- **Stored data**

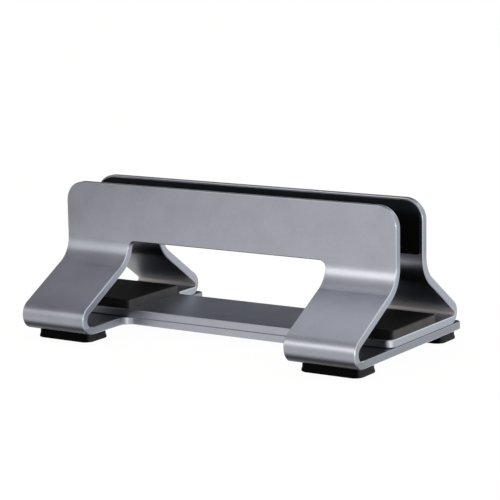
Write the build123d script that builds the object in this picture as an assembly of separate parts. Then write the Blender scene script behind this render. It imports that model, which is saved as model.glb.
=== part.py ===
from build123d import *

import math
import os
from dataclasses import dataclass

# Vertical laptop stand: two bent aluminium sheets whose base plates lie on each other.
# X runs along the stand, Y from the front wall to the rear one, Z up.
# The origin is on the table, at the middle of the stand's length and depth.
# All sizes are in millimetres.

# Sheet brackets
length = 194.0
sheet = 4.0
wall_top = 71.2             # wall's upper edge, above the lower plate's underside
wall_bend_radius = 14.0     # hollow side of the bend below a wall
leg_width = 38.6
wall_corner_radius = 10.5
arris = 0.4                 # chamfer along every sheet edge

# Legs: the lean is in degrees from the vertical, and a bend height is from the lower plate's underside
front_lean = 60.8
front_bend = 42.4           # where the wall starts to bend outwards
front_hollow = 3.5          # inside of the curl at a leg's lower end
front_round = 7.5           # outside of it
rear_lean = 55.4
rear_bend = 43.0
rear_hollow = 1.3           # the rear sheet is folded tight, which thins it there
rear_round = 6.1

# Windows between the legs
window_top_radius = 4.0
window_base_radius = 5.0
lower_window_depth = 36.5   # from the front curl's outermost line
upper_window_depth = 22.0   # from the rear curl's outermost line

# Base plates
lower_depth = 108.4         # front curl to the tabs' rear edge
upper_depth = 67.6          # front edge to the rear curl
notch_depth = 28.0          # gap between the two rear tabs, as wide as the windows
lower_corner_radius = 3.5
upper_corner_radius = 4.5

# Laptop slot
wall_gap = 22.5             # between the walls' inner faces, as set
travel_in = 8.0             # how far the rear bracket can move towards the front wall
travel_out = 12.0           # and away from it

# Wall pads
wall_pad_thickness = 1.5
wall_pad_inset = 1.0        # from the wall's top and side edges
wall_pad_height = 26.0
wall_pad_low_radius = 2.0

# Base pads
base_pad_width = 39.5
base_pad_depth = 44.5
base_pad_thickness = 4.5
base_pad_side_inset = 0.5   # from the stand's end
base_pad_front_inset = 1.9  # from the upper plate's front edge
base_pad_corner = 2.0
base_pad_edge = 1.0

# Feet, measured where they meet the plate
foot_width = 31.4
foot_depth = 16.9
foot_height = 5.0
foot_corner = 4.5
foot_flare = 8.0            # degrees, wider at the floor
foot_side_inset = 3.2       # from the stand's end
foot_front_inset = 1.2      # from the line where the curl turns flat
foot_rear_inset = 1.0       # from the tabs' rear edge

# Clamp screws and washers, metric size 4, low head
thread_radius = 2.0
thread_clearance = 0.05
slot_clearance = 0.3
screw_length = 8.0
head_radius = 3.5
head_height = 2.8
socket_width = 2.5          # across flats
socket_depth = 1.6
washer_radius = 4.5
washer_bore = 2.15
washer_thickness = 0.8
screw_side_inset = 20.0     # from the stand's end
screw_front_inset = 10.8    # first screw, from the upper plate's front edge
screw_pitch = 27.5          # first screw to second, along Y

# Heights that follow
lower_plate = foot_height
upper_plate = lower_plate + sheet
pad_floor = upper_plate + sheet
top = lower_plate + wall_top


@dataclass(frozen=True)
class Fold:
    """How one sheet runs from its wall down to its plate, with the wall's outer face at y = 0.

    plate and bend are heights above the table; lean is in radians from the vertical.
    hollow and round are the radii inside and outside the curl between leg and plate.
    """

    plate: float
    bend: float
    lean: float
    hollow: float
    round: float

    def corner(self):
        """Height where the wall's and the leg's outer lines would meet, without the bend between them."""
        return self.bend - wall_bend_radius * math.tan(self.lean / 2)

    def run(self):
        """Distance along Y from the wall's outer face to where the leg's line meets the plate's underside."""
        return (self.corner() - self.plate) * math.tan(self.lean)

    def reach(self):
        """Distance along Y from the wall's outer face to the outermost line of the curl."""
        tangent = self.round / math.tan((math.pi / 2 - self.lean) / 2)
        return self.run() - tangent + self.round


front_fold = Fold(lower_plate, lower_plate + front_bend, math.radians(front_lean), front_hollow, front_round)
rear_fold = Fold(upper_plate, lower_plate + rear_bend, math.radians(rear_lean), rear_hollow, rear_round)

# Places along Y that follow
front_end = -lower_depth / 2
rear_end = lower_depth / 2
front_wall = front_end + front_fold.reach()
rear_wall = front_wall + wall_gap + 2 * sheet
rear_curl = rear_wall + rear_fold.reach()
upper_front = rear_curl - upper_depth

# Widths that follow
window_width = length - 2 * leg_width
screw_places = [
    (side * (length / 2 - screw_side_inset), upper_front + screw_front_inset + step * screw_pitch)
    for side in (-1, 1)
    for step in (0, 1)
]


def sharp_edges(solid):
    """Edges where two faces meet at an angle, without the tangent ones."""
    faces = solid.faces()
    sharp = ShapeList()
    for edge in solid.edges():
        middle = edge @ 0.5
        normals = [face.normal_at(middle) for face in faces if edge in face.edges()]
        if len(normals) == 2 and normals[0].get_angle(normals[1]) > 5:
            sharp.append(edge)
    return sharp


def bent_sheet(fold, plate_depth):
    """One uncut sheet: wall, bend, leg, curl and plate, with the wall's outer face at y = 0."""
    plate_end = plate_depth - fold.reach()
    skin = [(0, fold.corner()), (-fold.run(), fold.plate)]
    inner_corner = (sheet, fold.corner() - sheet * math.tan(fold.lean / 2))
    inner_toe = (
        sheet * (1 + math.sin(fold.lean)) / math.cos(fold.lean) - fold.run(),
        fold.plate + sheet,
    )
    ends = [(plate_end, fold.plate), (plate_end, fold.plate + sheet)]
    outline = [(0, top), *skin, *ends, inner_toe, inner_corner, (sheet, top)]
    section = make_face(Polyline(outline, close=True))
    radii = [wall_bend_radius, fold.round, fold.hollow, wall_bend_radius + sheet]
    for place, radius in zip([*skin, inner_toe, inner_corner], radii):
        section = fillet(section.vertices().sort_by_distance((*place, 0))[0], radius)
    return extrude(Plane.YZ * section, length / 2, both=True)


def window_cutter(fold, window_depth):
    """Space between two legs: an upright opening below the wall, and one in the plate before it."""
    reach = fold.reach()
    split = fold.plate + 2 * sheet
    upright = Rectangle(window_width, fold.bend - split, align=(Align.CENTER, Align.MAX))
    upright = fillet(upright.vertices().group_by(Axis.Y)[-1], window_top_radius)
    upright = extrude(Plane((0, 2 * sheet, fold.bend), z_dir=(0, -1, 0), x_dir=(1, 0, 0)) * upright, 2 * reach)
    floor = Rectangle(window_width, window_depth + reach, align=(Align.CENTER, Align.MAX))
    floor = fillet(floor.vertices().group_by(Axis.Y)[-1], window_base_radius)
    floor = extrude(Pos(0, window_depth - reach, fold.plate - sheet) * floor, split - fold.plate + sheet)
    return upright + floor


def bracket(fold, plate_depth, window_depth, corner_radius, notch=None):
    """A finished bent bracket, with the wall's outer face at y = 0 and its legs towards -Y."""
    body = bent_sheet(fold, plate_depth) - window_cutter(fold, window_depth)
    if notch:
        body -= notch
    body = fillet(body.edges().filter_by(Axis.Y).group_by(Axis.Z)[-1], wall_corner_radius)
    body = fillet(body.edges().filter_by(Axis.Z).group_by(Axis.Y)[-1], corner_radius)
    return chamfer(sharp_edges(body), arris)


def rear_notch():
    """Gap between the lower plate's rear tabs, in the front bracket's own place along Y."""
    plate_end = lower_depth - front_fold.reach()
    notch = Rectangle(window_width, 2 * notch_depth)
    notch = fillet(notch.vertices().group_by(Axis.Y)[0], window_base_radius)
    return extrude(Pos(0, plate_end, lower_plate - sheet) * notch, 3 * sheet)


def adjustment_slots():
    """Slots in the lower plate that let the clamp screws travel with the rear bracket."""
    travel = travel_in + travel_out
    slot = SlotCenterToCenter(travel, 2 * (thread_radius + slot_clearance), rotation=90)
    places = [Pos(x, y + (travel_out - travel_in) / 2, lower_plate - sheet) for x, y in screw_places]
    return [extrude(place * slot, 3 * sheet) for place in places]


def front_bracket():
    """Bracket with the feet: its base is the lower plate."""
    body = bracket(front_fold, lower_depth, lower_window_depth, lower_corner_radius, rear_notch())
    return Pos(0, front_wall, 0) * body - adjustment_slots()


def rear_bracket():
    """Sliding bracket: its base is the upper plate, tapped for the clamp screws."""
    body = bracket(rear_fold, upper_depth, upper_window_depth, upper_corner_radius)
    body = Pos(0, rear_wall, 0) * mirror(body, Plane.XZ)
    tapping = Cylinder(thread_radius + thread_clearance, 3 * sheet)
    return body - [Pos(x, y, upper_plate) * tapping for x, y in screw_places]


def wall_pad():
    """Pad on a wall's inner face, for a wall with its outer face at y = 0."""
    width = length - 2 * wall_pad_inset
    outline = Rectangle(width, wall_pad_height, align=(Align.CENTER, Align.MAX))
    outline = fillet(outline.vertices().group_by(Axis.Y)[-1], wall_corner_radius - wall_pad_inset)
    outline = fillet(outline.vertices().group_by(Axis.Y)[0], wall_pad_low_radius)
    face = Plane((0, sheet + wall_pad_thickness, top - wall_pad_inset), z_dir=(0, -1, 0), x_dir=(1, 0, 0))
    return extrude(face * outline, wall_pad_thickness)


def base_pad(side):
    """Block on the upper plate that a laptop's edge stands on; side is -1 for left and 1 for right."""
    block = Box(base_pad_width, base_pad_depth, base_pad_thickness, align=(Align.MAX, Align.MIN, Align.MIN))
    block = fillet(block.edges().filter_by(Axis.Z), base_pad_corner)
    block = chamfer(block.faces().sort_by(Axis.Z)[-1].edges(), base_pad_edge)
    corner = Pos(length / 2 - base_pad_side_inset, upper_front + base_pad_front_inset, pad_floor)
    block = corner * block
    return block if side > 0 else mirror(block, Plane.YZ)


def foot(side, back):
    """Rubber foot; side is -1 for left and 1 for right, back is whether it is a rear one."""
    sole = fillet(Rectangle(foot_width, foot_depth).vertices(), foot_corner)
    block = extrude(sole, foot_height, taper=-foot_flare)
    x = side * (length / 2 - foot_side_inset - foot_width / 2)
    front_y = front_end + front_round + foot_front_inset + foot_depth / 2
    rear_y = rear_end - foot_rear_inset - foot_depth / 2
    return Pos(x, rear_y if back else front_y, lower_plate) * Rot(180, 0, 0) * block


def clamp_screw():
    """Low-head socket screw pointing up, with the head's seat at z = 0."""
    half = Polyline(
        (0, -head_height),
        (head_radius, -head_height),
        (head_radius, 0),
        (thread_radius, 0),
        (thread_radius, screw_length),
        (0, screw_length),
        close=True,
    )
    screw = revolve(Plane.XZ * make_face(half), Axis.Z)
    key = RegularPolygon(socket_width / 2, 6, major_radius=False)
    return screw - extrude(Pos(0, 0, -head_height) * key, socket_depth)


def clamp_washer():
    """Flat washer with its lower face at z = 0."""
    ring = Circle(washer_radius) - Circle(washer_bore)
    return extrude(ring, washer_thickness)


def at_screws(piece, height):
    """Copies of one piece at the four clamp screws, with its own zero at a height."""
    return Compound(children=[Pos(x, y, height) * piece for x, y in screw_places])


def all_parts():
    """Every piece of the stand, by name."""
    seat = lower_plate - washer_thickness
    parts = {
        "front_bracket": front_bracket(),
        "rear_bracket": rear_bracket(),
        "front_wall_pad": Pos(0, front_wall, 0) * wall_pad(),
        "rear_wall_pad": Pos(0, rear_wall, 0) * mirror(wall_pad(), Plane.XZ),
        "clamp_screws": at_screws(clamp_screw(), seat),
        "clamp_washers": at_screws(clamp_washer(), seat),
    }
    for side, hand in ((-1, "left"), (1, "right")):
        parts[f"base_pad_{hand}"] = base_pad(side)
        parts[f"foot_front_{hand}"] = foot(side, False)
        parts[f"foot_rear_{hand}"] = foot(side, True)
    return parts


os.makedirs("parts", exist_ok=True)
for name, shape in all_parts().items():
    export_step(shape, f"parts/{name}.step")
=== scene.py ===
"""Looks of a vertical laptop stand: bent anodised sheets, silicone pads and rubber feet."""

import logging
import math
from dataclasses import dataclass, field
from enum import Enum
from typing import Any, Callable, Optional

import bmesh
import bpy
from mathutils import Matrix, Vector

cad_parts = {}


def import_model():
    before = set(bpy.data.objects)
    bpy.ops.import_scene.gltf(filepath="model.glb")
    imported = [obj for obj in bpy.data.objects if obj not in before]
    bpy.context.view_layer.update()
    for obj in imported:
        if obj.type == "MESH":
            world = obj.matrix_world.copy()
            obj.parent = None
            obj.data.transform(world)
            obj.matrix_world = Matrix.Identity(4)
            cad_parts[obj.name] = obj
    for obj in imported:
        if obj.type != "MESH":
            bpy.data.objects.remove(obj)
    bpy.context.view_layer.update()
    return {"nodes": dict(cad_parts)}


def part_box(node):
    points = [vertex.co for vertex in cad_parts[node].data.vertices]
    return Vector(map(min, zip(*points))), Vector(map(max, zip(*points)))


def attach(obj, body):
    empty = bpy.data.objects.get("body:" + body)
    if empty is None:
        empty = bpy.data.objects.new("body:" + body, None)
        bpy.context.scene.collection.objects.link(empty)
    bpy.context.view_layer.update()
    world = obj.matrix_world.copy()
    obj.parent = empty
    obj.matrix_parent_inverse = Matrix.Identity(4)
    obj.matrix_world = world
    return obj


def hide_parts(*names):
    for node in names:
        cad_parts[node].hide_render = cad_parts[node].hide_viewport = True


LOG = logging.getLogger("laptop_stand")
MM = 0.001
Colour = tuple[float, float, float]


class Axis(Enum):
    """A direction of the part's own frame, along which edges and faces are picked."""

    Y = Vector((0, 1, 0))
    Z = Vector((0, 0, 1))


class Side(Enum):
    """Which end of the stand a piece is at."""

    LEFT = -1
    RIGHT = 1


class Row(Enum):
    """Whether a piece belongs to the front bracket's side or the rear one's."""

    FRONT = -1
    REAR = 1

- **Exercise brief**
Among the lines above, find the one with "return parts" and the one with "cad_parts[node].hide_render = cad_parts[node].hide_viewport". Quote both and everything between them, exactly.

- **Output for this task**
    return parts


os.makedirs("parts", exist_ok=True)
for name, shape in all_parts().items():
    export_step(shape, f"parts/{name}.step")
=== scene.py ===
"""Looks of a vertical laptop stand: bent anodised sheets, silicone pads and rubber feet."""

import logging
import math
from dataclasses import dataclass, field
from enum import Enum
from typing import Any, Callable, Optional

import bmesh
import bpy
from mathutils import Matrix, Vector

cad_parts = {}


def import_model():
    before = set(bpy.data.objects)
    bpy.ops.import_scene.gltf(filepath="model.glb")
    imported = [obj for obj in bpy.data.objects if obj not in before]
    bpy.context.view_layer.update()
    for obj in imported:
        if obj.type == "MESH":
            world = obj.matrix_world.copy()
            obj.parent = None
            obj.data.transform(world)
            obj.matrix_world = Matrix.Identity(4)
            cad_parts[obj.name] = obj
    for obj in imported:
        if obj.type != "MESH":
            bpy.data.objects.remove(obj)
    bpy.context.view_layer.update()
    return {"nodes": dict(cad_parts)}


def part_box(node):
    points = [vertex.co for vertex in cad_parts[node].data.vertices]
    return Vector(map(min, zip(*points))), Vector(map(max, zip(*points)))


def attach(obj, body):
    empty = bpy.data.objects.get("body:" + body)
    if empty is None:
        empty = bpy.data.objects.new("body:" + body, None)
        bpy.context.scene.collection.objects.link(empty)
    bpy.context.view_layer.update()
    world = obj.matrix_world.copy()
    obj.parent = empty
    obj.matrix_parent_inverse = Matrix.Identity(4)
    obj.matrix_world = world
    return obj


def hide_parts(*names):
    for node in names:
        cad_parts[node].hide_render = cad_parts[node].hide_viewport = True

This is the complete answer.